## STORED DATA
————————

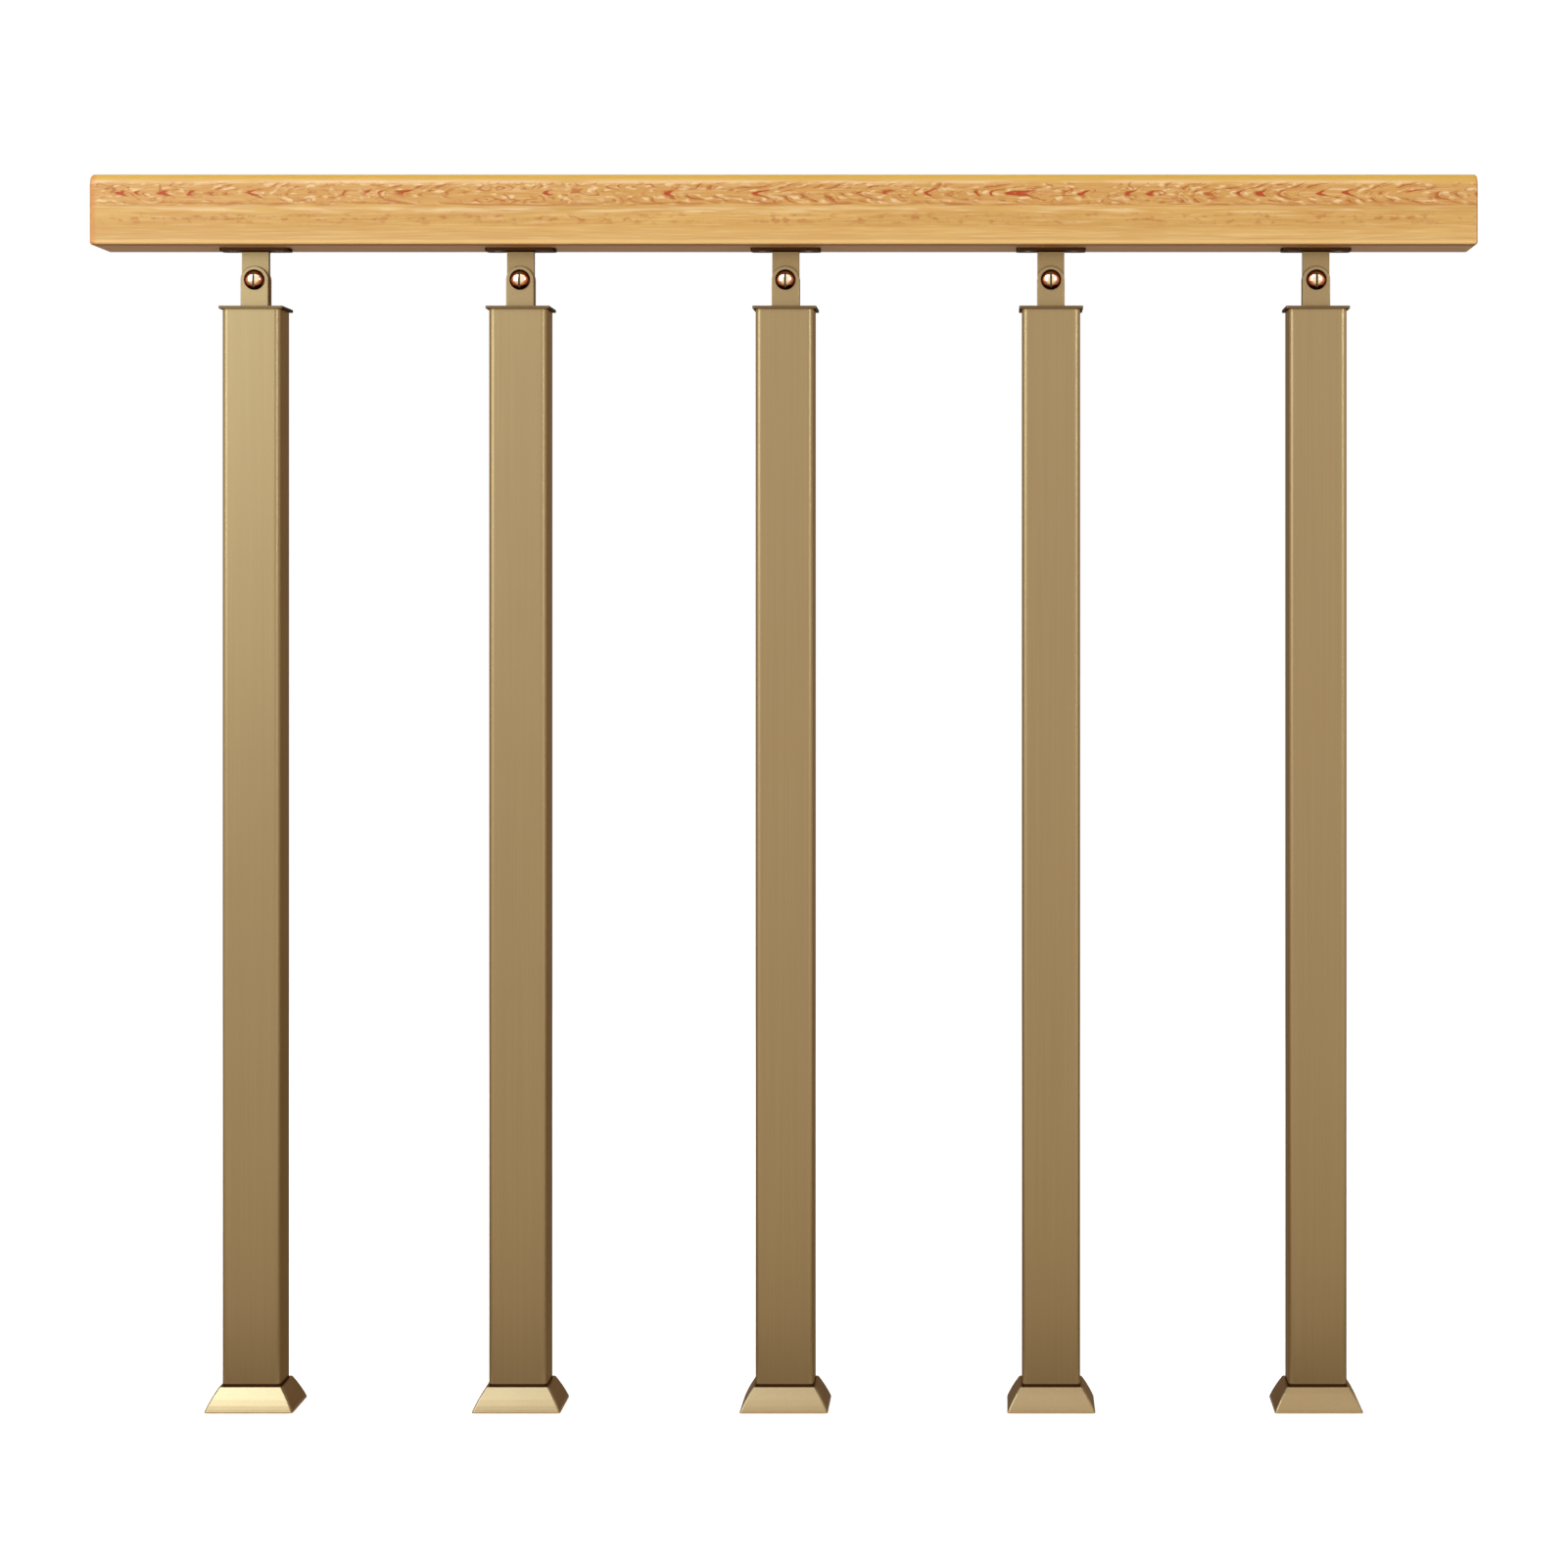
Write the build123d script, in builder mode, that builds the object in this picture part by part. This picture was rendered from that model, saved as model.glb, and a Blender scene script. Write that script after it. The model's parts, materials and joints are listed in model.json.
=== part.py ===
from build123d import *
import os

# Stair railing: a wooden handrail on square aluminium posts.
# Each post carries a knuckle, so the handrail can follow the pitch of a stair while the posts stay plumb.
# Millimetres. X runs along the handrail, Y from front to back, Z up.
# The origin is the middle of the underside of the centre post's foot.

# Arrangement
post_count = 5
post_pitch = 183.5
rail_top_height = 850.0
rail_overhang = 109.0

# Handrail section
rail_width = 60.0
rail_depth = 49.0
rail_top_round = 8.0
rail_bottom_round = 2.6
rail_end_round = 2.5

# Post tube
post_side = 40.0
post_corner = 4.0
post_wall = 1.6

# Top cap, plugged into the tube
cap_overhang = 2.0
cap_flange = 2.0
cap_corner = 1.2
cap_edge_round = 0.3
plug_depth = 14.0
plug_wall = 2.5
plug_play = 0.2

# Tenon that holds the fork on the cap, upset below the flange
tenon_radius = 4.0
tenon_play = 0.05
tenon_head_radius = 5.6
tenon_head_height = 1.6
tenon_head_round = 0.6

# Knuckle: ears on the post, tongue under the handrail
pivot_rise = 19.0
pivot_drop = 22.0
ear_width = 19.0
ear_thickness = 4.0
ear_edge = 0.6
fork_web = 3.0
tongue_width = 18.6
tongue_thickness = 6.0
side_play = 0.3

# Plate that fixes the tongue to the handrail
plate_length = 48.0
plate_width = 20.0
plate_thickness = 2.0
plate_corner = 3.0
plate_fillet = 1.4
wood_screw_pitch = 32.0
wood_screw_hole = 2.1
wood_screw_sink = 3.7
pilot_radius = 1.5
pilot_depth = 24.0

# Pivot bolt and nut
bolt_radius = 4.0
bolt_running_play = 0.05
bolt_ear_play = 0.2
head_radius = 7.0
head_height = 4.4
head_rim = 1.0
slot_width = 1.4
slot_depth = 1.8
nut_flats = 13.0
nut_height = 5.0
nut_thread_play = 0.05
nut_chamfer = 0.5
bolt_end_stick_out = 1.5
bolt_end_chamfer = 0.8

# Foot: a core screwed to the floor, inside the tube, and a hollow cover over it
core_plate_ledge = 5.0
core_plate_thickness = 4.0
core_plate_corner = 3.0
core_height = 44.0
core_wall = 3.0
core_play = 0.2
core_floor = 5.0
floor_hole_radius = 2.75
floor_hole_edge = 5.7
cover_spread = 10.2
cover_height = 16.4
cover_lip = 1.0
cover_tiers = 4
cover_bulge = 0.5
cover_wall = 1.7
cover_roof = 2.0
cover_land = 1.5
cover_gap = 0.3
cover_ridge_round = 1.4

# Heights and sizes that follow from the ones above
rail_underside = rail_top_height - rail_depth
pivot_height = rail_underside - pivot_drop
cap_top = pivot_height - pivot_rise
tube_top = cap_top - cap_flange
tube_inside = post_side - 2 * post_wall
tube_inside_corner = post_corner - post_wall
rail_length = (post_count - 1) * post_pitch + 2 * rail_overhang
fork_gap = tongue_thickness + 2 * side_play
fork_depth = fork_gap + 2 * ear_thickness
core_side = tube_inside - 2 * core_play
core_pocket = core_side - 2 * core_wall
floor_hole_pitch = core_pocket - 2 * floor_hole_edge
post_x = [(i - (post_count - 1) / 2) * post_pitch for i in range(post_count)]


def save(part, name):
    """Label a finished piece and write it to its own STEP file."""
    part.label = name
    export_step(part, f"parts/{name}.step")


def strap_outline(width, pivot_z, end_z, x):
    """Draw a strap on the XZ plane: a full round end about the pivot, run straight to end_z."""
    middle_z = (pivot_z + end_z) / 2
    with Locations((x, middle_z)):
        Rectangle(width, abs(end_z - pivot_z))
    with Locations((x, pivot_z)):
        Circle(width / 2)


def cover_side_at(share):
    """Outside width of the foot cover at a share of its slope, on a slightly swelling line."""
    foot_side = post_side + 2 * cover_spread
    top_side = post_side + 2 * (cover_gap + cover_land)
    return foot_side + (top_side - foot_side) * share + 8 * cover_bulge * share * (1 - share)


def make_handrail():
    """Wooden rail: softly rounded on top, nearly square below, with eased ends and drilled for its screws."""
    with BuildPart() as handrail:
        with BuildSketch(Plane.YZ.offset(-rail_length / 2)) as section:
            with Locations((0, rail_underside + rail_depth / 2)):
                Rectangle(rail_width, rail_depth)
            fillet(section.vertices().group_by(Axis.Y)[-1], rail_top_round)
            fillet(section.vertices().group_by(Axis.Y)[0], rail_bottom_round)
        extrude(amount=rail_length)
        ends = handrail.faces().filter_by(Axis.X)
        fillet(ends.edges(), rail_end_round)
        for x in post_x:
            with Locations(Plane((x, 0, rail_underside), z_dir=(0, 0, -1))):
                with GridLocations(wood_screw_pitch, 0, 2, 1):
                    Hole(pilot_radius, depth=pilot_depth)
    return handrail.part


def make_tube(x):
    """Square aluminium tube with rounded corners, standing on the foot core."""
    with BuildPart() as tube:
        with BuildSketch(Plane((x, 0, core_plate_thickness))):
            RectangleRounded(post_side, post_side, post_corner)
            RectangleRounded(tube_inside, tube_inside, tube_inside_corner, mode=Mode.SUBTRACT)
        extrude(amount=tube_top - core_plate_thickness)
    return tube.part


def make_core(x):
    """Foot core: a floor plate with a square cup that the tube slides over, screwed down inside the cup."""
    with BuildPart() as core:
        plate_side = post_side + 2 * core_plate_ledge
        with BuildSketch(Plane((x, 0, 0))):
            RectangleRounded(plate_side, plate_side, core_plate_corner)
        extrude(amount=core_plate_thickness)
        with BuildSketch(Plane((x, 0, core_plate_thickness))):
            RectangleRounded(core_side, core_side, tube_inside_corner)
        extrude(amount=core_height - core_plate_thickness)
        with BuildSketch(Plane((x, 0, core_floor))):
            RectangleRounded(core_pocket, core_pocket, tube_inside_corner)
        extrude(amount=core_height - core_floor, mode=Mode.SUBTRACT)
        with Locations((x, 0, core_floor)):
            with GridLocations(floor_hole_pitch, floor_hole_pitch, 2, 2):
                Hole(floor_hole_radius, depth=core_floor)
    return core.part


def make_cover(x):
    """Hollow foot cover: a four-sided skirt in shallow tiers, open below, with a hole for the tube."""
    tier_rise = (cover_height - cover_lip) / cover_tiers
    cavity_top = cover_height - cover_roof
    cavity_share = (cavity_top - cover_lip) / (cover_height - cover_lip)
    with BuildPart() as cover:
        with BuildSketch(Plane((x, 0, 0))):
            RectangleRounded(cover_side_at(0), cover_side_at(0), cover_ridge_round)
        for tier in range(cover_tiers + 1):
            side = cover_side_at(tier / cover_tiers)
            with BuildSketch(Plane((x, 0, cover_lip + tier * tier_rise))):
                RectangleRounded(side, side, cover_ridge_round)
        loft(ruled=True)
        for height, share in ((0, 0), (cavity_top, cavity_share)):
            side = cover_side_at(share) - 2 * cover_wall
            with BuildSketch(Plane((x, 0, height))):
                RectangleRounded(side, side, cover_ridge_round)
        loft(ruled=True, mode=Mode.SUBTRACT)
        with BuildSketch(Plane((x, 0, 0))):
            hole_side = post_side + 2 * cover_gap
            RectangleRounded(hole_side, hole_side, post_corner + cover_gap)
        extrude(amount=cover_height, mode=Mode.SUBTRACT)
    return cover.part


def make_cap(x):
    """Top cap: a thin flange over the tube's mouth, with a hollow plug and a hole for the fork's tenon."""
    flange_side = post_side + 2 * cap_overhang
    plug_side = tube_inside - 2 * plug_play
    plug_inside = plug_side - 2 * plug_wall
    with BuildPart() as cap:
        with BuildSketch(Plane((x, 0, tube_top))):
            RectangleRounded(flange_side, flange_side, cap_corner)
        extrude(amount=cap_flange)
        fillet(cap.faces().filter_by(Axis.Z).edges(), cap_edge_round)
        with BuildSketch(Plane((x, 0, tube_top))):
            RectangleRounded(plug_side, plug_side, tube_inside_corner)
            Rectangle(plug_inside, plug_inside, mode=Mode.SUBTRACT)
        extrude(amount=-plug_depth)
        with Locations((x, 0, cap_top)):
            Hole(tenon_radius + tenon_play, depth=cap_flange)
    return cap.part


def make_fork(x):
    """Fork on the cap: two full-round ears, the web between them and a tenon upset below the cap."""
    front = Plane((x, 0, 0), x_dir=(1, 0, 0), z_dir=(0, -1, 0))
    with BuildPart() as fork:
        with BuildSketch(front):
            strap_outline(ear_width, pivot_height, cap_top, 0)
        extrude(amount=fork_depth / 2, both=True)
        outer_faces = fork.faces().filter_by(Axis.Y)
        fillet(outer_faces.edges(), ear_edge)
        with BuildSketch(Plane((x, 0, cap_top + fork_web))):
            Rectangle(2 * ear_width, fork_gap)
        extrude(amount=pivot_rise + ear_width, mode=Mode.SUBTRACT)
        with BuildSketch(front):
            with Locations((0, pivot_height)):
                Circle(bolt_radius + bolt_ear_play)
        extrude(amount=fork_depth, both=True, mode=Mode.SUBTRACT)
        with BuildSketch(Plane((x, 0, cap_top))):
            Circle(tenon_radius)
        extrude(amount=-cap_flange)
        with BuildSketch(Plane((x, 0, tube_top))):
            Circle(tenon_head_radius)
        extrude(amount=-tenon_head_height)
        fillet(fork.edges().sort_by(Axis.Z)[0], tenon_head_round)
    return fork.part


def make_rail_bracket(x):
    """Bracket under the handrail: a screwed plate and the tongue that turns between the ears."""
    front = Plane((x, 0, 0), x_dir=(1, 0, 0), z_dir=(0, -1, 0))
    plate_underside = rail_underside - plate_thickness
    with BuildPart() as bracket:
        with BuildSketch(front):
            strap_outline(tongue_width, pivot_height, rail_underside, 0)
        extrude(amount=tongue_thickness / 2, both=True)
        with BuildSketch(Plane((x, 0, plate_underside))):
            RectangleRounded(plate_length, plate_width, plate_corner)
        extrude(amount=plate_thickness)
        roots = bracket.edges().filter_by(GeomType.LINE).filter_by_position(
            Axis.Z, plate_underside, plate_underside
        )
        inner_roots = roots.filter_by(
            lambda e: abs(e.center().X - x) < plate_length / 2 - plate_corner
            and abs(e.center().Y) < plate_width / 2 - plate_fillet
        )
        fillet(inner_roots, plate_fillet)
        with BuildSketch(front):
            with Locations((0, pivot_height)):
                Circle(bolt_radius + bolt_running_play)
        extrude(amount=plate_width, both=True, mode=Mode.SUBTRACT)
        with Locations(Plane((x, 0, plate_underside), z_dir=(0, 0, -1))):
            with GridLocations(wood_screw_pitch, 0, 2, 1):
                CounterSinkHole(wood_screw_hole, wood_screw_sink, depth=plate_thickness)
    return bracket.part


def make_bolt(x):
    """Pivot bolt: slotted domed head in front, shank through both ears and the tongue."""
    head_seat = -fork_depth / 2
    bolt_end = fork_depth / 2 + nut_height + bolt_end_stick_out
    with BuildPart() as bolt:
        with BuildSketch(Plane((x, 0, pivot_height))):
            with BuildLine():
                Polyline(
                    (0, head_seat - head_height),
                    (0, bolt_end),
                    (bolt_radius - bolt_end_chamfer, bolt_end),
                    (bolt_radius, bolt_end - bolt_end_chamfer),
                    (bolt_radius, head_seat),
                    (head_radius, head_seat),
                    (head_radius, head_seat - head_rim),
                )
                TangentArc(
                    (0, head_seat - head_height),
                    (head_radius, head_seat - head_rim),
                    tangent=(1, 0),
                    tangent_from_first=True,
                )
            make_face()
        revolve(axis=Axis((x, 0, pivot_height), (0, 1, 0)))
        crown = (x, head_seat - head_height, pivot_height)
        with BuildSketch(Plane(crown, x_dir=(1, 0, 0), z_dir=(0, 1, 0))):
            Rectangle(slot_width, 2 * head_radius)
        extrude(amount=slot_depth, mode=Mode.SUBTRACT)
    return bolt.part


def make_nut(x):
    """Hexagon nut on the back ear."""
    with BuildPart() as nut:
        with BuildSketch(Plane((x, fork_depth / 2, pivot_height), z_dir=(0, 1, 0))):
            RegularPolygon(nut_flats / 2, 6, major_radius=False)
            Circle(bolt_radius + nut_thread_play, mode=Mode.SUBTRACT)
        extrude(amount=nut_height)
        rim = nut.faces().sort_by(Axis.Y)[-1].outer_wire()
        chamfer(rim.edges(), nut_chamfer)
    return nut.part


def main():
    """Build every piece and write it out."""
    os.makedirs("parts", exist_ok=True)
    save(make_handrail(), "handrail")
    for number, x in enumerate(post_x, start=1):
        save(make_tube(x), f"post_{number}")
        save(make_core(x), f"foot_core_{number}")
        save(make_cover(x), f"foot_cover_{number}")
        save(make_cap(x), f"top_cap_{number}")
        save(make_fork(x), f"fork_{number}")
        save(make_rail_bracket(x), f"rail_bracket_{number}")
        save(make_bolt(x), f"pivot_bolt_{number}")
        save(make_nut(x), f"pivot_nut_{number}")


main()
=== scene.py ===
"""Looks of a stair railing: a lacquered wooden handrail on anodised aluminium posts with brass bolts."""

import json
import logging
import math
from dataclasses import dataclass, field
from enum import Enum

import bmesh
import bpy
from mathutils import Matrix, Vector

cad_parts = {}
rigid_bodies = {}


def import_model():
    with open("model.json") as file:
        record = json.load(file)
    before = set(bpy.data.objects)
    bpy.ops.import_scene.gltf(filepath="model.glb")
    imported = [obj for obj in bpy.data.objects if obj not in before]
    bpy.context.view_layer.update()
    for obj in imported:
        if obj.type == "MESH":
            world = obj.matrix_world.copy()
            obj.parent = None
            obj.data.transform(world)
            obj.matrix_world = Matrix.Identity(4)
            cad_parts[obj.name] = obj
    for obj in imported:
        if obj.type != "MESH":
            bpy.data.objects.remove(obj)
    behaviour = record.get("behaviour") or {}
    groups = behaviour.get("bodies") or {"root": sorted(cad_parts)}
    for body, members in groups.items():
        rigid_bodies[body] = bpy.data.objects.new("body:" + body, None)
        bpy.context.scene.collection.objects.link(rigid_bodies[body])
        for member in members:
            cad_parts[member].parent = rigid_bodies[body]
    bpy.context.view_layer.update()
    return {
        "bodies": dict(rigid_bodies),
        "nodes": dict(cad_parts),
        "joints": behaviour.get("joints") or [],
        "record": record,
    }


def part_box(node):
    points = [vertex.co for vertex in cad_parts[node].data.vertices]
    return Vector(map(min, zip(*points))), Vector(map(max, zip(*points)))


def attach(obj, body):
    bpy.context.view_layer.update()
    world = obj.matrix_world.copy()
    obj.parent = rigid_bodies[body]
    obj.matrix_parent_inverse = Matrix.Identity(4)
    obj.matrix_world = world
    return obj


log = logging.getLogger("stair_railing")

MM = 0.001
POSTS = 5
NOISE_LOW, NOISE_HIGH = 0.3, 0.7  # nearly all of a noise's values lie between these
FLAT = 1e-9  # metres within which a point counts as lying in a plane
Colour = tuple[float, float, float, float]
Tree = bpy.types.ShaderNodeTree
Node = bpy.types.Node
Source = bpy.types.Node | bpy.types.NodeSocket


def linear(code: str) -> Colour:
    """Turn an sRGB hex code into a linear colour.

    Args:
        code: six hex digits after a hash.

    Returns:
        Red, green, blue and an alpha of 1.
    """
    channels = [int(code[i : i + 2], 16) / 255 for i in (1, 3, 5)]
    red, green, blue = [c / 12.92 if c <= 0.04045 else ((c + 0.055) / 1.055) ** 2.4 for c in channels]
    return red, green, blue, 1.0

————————

## TO BE DONE
Give back exactly the stretch that opens on the line with "for number, x" and closes on the line with "for body, members".

## ANSWER FOR THE TASK
    for number, x in enumerate(post_x, start=1):
        save(make_tube(x), f"post_{number}")
        save(make_core(x), f"foot_core_{number}")
        save(make_cover(x), f"foot_cover_{number}")
        save(make_cap(x), f"top_cap_{number}")
        save(make_fork(x), f"fork_{number}")
        save(make_rail_bracket(x), f"rail_bracket_{number}")
        save(make_bolt(x), f"pivot_bolt_{number}")
        save(make_nut(x), f"pivot_nut_{number}")


main()
=== scene.py ===
"""Looks of a stair railing: a lacquered wooden handrail on anodised aluminium posts with brass bolts."""

import json
import logging
import math
from dataclasses import dataclass, field
from enum import Enum

import bmesh
import bpy
from mathutils import Matrix, Vector

cad_parts = {}
rigid_bodies = {}


def import_model():
    with open("model.json") as file:
        record = json.load(file)
    before = set(bpy.data.objects)
    bpy.ops.import_scene.gltf(filepath="model.glb")
    imported = [obj for obj in bpy.data.objects if obj not in before]
    bpy.context.view_layer.update()
    for obj in imported:
        if obj.type == "MESH":
            world = obj.matrix_world.copy()
            obj.parent = None
            obj.data.transform(world)
            obj.matrix_world = Matrix.Identity(4)
            cad_parts[obj.name] = obj
    for obj in imported:
        if obj.type != "MESH":
            bpy.data.objects.remove(obj)
    behaviour = record.get("behaviour") or {}
    groups = behaviour.get("bodies") or {"root": sorted(cad_parts)}
    for body, members in groups.items():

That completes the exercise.